- [TASK BRIEF]:
Extract, without alteration, each line from the start of the listing to the line bearing "return outline".

----------------

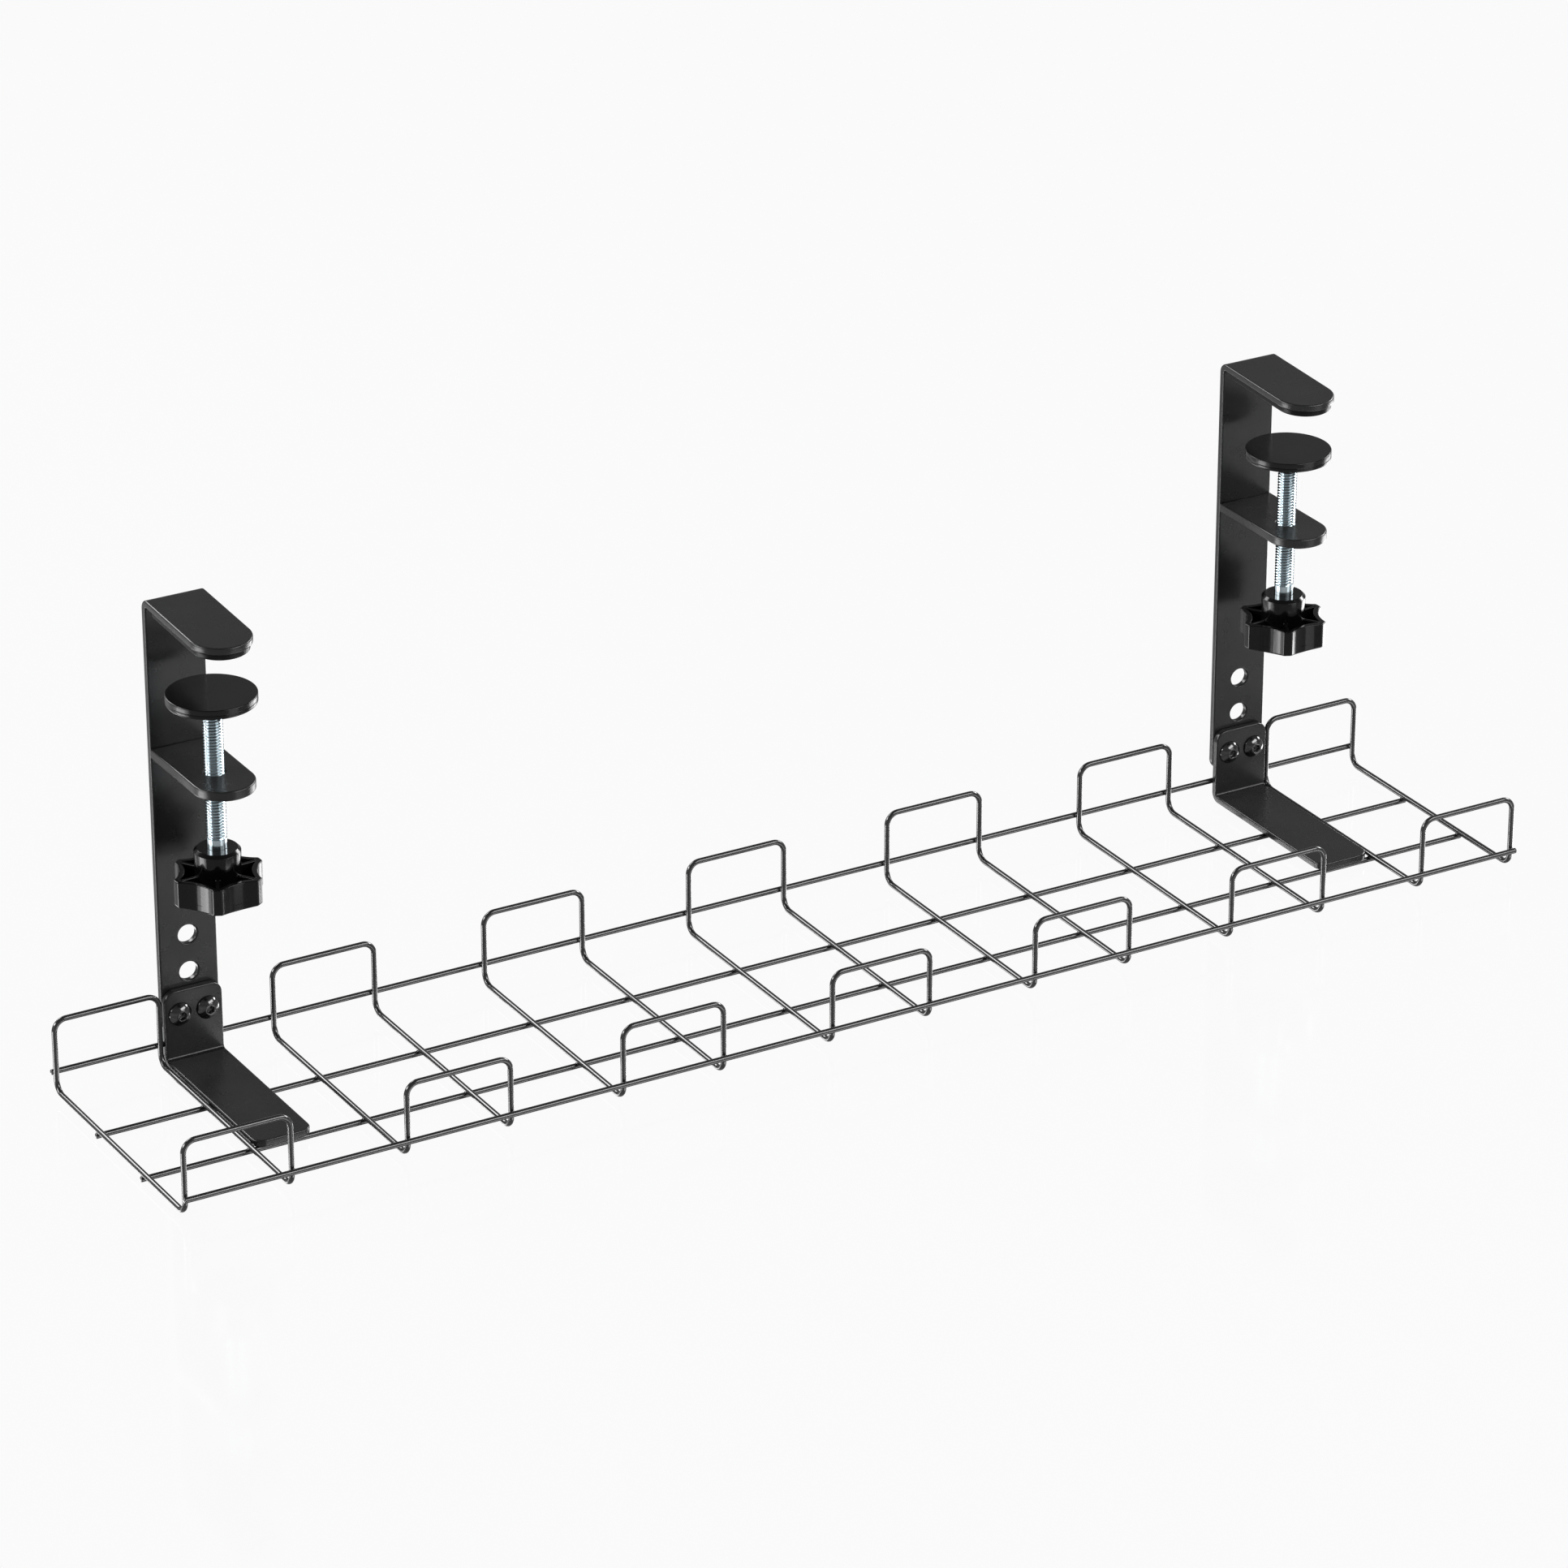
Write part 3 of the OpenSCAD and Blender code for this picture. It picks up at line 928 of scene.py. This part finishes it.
def cut_end(line, cut):
    """Polyline with cut taken off its far end."""
    line = list(line)
    left = cut
    while len(line) > 2 and math.dist(line[-1], line[-2]) <= left:
        left -= math.dist(line[-1], line[-2])
        line.pop()
    span = math.dist(line[-1], line[-2])
    t = min(0.9, left / span)
    line[-1] = tuple(a + (b - a) * t for a, b in zip(line[-1], line[-2]))
    return line


def with_normals(points):
    """Outline points with outward normals, for an outline that runs anticlockwise."""
    count = len(points)
    outline = []
    for i, (x, y) in enumerate(points):
        px, py = points[i - 1]
        qx, qy = points[(i + 1) % count]
        dx, dy = qx - px, qy - py
        length = math.hypot(dx, dy) or 1.0
        outline.append((x, y, dy / length, -dx / length))
    return outline


def knob_outline():
    """Outline of the lobed wall: flank, tip, flank, and so on."""
    segments = []
    cuts = []
    for i in range(LOBE_COUNT):
        valley = LOBE_TURN + (i + 0.5) * 360 / LOBE_COUNT
        tip = valley + 180 / LOBE_COUNT
        segments.append(flank_points(valley, 0, 18)[0])
        cuts.append(0.5)
        segments.append(arc_points(0, 0, TIP_R, tip - TIP_HALF, tip + TIP_HALF, 6))
        cuts.append(0.5)
    return with_normals(joined(segments, cuts))


def pocket_outline(index):
    """Pocket between two ribs: rib, tip wall, flank wall, tip wall, rib and hub."""
    valley = LOBE_TURN + (index + 0.5) * 360 / LOBE_COUNT
    flank, turn = flank_points(valley, RIM_WALL, 14)
    tip = TIP_R - RIM_WALL
    hub = HUB_D / 2 - HUB_TAPER * 0.5
    rib_tip = math.degrees(math.asin(RIB_T / 2 / tip))
    rib_hub = math.degrees(math.asin(RIB_T / 2 / hub))
    half = 180 / LOBE_COUNT
    near = arc_points(0, 0, tip, valley - half + rib_tip, valley - turn, 4)
    far = arc_points(0, 0, tip, valley + turn, valley + half - rib_tip, 4)
    inner = arc_points(0, 0, hub, valley + half - rib_hub, valley - half + rib_hub, 12)
    segments = [
        near, flank, far,
        [far[-1], inner[0]], inner, [inner[-1], near[0]],
    ]
    return with_normals(joined(segments, [0.5, 0.5, 0.5, 0.7, 0.7, 0.5], 4))


def crown(x, y):
    """Depth of the domed underside below the level of the tips."""
    valley_r = TIP_R - VALLEY_DEPTH
    return CROWN_DROP * (TIP_R ** 2 - x ** 2 - y ** 2) / (TIP_R ** 2 - valley_r ** 2)


def star_knob(side, side_x):
    """Lobed wall with a domed underside, six open pockets between the ribs, and the hub."""
    shell = Shell()
    outer = knob_outline()
    pockets = [pocket_outline(i) for i in range(LOBE_COUNT)]
    verts = []
    faces = []
    # Outer wall from the underside up, with its edges rounded
    rings = []
    base_r = KNOB_BASE_EDGE_R
    top_r = KNOB_TOP_EDGE_R
    levels = []
    for k in range(5):
        turn = math.pi / 2 * k / 4
        levels.append((base_r * (1 - math.sin(turn)), base_r * (1 - math.cos(turn))))
    for k in range(4):
        turn = math.pi / 2 * k / 3
        levels.append((top_r * (1 - math.cos(turn)), KNOB_H - top_r * (1 - math.sin(turn))))
    for inset, z in levels:
        ring = []
        for x, y, nx, ny in outer:
            ring.append(len(verts))
            x, y = x - nx * inset, y - ny * inset
            verts.append((x, y, z - crown(x, y) if z < KNOB_H / 2 else z))
        rings.append(ring)
    # Domed underside, in from the outer edge to the middle
    edge = [verts[i] for i in rings[0]]
    for share in (0.95, 0.8, 0.6, 0.35, 0.1):
        ring = []
        for x, y, _ in edge:
            x, y = x * share, y * share
            ring.append(len(verts))
            verts.append((x, y, -crown(x, y)))
        rings.insert(0, ring)
    faces.extend(bridged(rings))
    verts.append((0, 0, -crown(0, 0)))
    count = len(outer)
    faces.extend((len(verts) - 1, rings[0][(i + 1) % count], rings[0][i]) for i in range(count))
    loops = [rings[-1]]
    for pocket in pockets:
        inner_rings = []
        pocket_levels = []
        for k in range(4):
            turn = math.pi / 2 * k / 3
            inset = -top_r * (1 - math.sin(turn))
            pocket_levels.append((inset, KNOB_H - top_r * (1 - math.cos(turn))))
        # Draft of the mould, and the fillet at the pocket's floor
        pocket_levels.append((0.22, KNOB_FLOOR + 0.5))
        pocket_levels.append((0.72, KNOB_FLOOR))
        for inset, z in pocket_levels:
            ring = []
            for x, y, nx, ny in pocket:
                ring.append(len(verts))
                verts.append((x - nx * inset, y - ny * inset, z))
            inner_rings.append(ring)
        faces.extend(bridged(inner_rings))
        faces.append(inner_rings[-1])
        loops.append(inner_rings[0])
    cap_index = [i for loop in loops for i in loop]
    for corners in cap_faces([[Vector(verts[i][:2]) for i in loop] for loop in loops]):
        faces.append([cap_index[i] for i in corners])
    shell.add(verts, faces)
    # Hub
    hub_r = HUB_D / 2
    hub_h = KNOB_H + HUB_RISE
    bore_r = NECK_D / 2 + 0.05
    profile = rounded_profile(
        [
            (hub_r - HUB_TAPER, KNOB_FLOOR / 2), (hub_r, hub_h - HUB_CHAMFER),
            (hub_r - HUB_CHAMFER, hub_h), (bore_r, hub_h), (bore_r, hub_h - 2),
        ],
        [0.2, 0.2, 0.12],
    )
    shell.add(*lathe(profile))
    shell.moved(side_x, CLAMP_Y, KNOB_Z)
    smooth_piece(
        f"moulded_knob_{side}", shell.verts, shell.faces, KNOB_PLASTIC, f"screw_{side}",
        [f"star_knob_{side}"],
    )


for index in range(LOOP_COUNT):
    wire_loop(index)
long_wire("rear_side_wire", SIDE_WIRE_OFF, LOOP_Z + REAR_WIRE_H)
long_wire("rear_floor_wire", REAR_FLOOR_Y, WIRE_R)
long_wire("front_floor_wire", -FRONT_FLOOR_Y, WIRE_R)
long_wire("front_side_wire", -SIDE_WIRE_OFF, LOOP_Z + FRONT_WIRE_H)
weld_spots()
for side, side_x in (("left", -CLAMP_X), ("right", CLAMP_X)):
    hanger(side, side_x)
    clamp_shelf(side, side_x)
    jaw_pad(side, side_x)
    tray_bracket(side, side_x)
    for number in (1, 2):
        tray_screw(side, side_x, number)
    clamp_disc(side, side_x)
    clamp_screw(side, side_x)
    star_knob(side, side_x)


# Floor, light and camera, in metres
FLOOR_HALF = 12.0
FLOOR_GREY = (0.32, 0.32, 0.32, 1)
# Share of plain white in what the camera and what reflections see of the floor
WHITE_TO_CAMERA = 0.94
WHITE_TO_GLOSS = 0.2
# The camera sees the same white past the floor's edge as on the floor
BACKDROP_WHITE = (0.965, 0.965, 0.965, 1)
# Level of the surrounding light from below (0) to above (1)
SKY_STOPS = ((0.0, 0.45), (0.2, 0.25), (0.4, 0.2), (0.5, 0.28), (0.7, 0.2), (1.0, 0.12))
LAMP_AIM = Vector((0, 0, 0.08))
CAMERA_LENS = 157.0017
CAMERA_PLACE = (-1.241946, -2.131880, 1.234366)
CAMERA_AIM = Vector((0.453562, 0.785190, -0.421615))


def floor():
    """Polished white floor. The camera and reflections see part of it as plain white."""
    mesh = bpy.data.meshes.new("floor")
    size = FLOOR_HALF
    corners = [(-size, -size, 0), (size, -size, 0), (size, size, 0), (-size, size, 0)]
    mesh.from_pydata(corners, [], [(0, 1, 2, 3)])
    piece = bpy.data.objects.new("floor", mesh)
    bpy.context.scene.collection.objects.link(piece)
    material = bpy.data.materials.new("floor")
    material.use_nodes = True
    tree = material.node_tree
    tree.nodes.clear()
    out = tree.nodes.new("ShaderNodeOutputMaterial")
    diffuse = tree.nodes.new("ShaderNodeBsdfDiffuse")
    diffuse.inputs["Color"].default_value = FLOOR_GREY
    polish = tree.nodes.new("ShaderNodeBsdfGlossy")
    polish.inputs["Color"].default_value = (1, 1, 1, 1)
    polish.inputs["Roughness"].default_value = 0.08
    surface = tree.nodes.new("ShaderNodeMixShader")
    surface.inputs["Fac"].default_value = 0.6
    white = tree.nodes.new("ShaderNodeEmission")
    white.inputs["Strength"].default_value = 1.0
    mix = tree.nodes.new("ShaderNodeMixShader")
    path = tree.nodes.new("ShaderNodeLightPath")
    either = tree.nodes.new("ShaderNodeMath")
    either.operation = "MAXIMUM"
    reflected = tree.nodes.new("ShaderNodeMath")
    reflected.operation = "MULTIPLY"
    reflected.inputs[1].default_value = WHITE_TO_GLOSS
    share = tree.nodes.new("ShaderNodeMath")
    share.operation = "MULTIPLY_ADD"
    share.inputs[1].default_value = WHITE_TO_CAMERA
    tree.links.new(path.outputs["Is Glossy Ray"], either.inputs[0])
    tree.links.new(path.outputs["Is Transmission Ray"], either.inputs[1])
    tree.links.new(either.outputs[0], reflected.inputs[0])
    tree.links.new(path.outputs["Is Camera Ray"], share.inputs[0])
    tree.links.new(reflected.outputs[0], share.inputs[2])
    tree.links.new(share.outputs[0], mix.inputs["Fac"])
    tree.links.new(diffuse.outputs[0], surface.inputs[1])
    tree.links.new(polish.outputs[0], surface.inputs[2])
    tree.links.new(surface.outputs[0], mix.inputs[1])
    tree.links.new(white.outputs[0], mix.inputs[2])
    tree.links.new(mix.outputs[0], out.inputs["Surface"])
    mesh.materials.append(material)


def lamp(name, azimuth, elevation, distance, size, power):
    """Soft box. Azimuth 0 is to the front (-Y) and turns to the right (+X)."""
    a, e = math.radians(azimuth), math.radians(elevation)
    light = bpy.data.lights.new(name, "AREA")
    light.shape = "RECTANGLE"
    light.size, light.size_y = size
    light.energy = power
    piece = bpy.data.objects.new(name, light)
    bpy.context.scene.collection.objects.link(piece)
    away = Vector((math.sin(a) * math.cos(e), -math.cos(a) * math.cos(e), math.sin(e)))
    piece.location = LAMP_AIM + away * distance
    piece.rotation_mode = "QUATERNION"
    piece.rotation_quaternion = (-away).to_track_quat("-Z", "Y")
    piece.visible_camera = False


def surroundings():
    """Plain soft light from all round."""
    world = bpy.data.worlds.new("world")
    bpy.context.scene.world = world
    world.use_nodes = True
    tree = world.node_tree
    background = tree.nodes["Background"]
    background.inputs["Strength"].default_value = 1.0
    coord = tree.nodes.new("ShaderNodeTexCoord")
    split = tree.nodes.new("ShaderNodeSeparateXYZ")
    sky = tree.nodes.new("ShaderNodeValToRGB")
    first, last = sky.color_ramp.elements
    for (position, level), stop in ((SKY_STOPS[0], first), (SKY_STOPS[-1], last)):
        stop.position = position
        stop.color = (level,) * 3 + (1,)
    for position, level in SKY_STOPS[1:-1]:
        sky.color_ramp.elements.new(position).color = (level,) * 3 + (1,)
    tree.links.new(coord.outputs["Generated"], split.inputs["Vector"])
    tree.links.new(split.outputs["Z"], sky.inputs["Fac"])
    tree.links.new(sky.outputs["Color"], background.inputs["Color"])
    plain = tree.nodes.new("ShaderNodeBackground")
    plain.inputs["Color"].default_value = BACKDROP_WHITE
    seen = tree.nodes.new("ShaderNodeLightPath")
    shown = tree.nodes.new("ShaderNodeMixShader")
    tree.links.new(seen.outputs["Is Camera Ray"], shown.inputs["Fac"])
    tree.links.new(background.outputs[0], shown.inputs[1])
    tree.links.new(plain.outputs[0], shown.inputs[2])
    tree.links.new(shown.outputs[0], tree.nodes["World Output"].inputs["Surface"])


floor()
surroundings()
lamp("key", 31, 37.5, 1.46, (1.2, 0.45), 11.5)
lamp("back_left", 205, 33, 1.25, (0.55, 0.4), 6.5)
lamp("front", 27, 19.5, 4.26, (1.9, 0.8), 11)
# Side lights, brightest in their middle: name, azimuth, width and power
for name, azimuth, width, power in (
    ("left_rear", -147, 2.5, 6.5), ("left_fade", -125, 0.84, 10), ("left", -108.5, 1.68, 86),
    ("left_front", -92, 0.84, 20), ("right_front", 88, 0.84, 30), ("right", 102.5, 1.68, 70),
    ("right_rear", 119, 0.84, 13),
):
    lamp(name, azimuth, 23.5, 4.26, (width, 0.85), power)

camera = bpy.data.cameras.new("camera")
camera.lens = CAMERA_LENS
camera.sensor_width = 36.0
camera.clip_start = 0.05
camera.clip_end = 100.0
viewer = bpy.data.objects.new("camera", camera)
bpy.context.scene.collection.objects.link(viewer)
viewer.location = CAMERA_PLACE
viewer.rotation_mode = "QUATERNION"
viewer.rotation_quaternion = CAMERA_AIM.to_track_quat("-Z", "Y")
bpy.context.scene.camera = viewer
bpy.context.scene.view_settings.view_transform = "Standard"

----------------

- [SOLUTION TO THIS PROBLEM]:
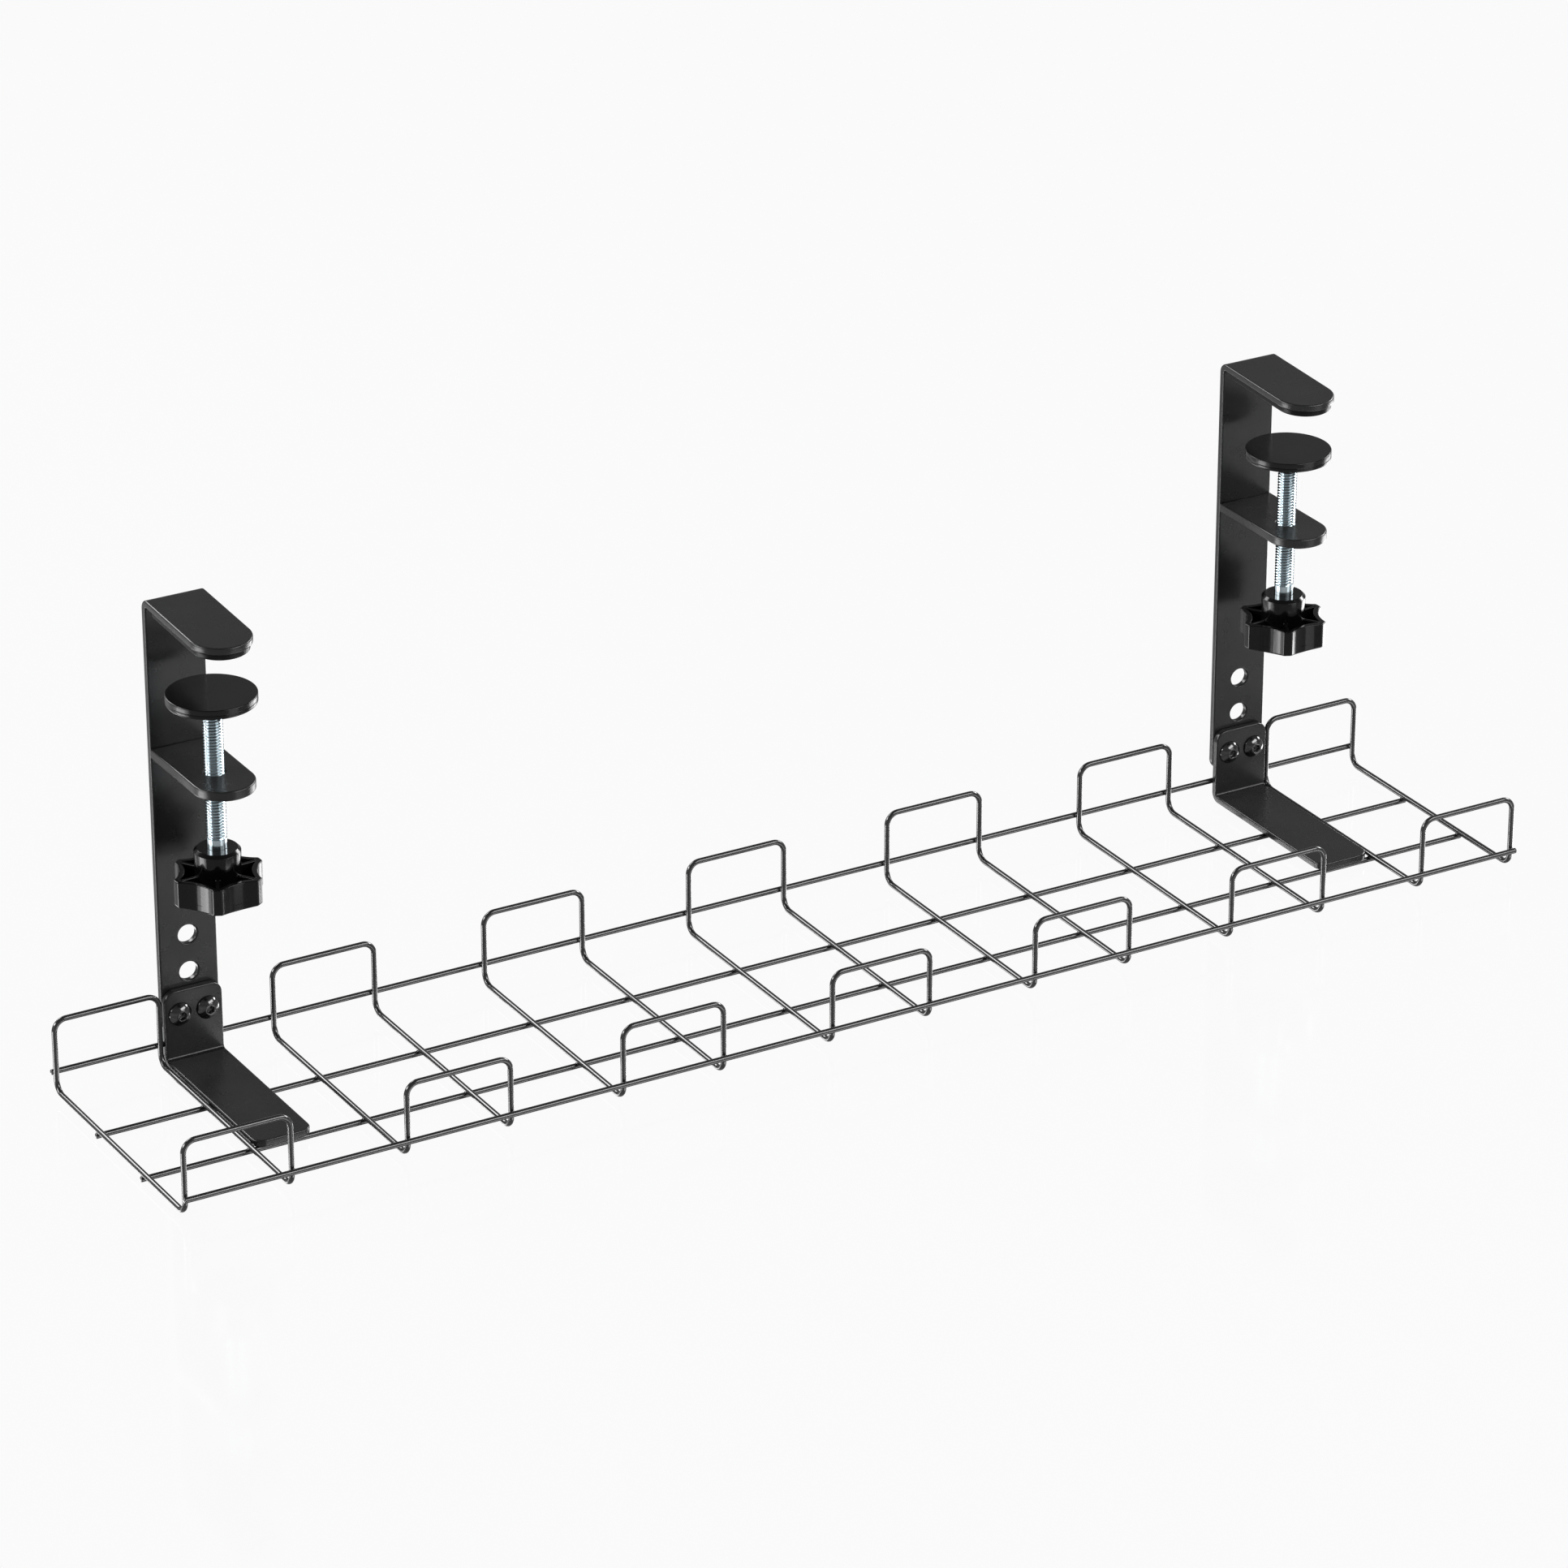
Write part 3 of the OpenSCAD and Blender code for this picture. It picks up at line 928 of scene.py. This part finishes it.
def cut_end(line, cut):
    """Polyline with cut taken off its far end."""
    line = list(line)
    left = cut
    while len(line) > 2 and math.dist(line[-1], line[-2]) <= left:
        left -= math.dist(line[-1], line[-2])
        line.pop()
    span = math.dist(line[-1], line[-2])
    t = min(0.9, left / span)
    line[-1] = tuple(a + (b - a) * t for a, b in zip(line[-1], line[-2]))
    return line


def with_normals(points):
    """Outline points with outward normals, for an outline that runs anticlockwise."""
    count = len(points)
    outline = []
    for i, (x, y) in enumerate(points):
        px, py = points[i - 1]
        qx, qy = points[(i + 1) % count]
        dx, dy = qx - px, qy - py
        length = math.hypot(dx, dy) or 1.0
        outline.append((x, y, dy / length, -dx / length))
    return outline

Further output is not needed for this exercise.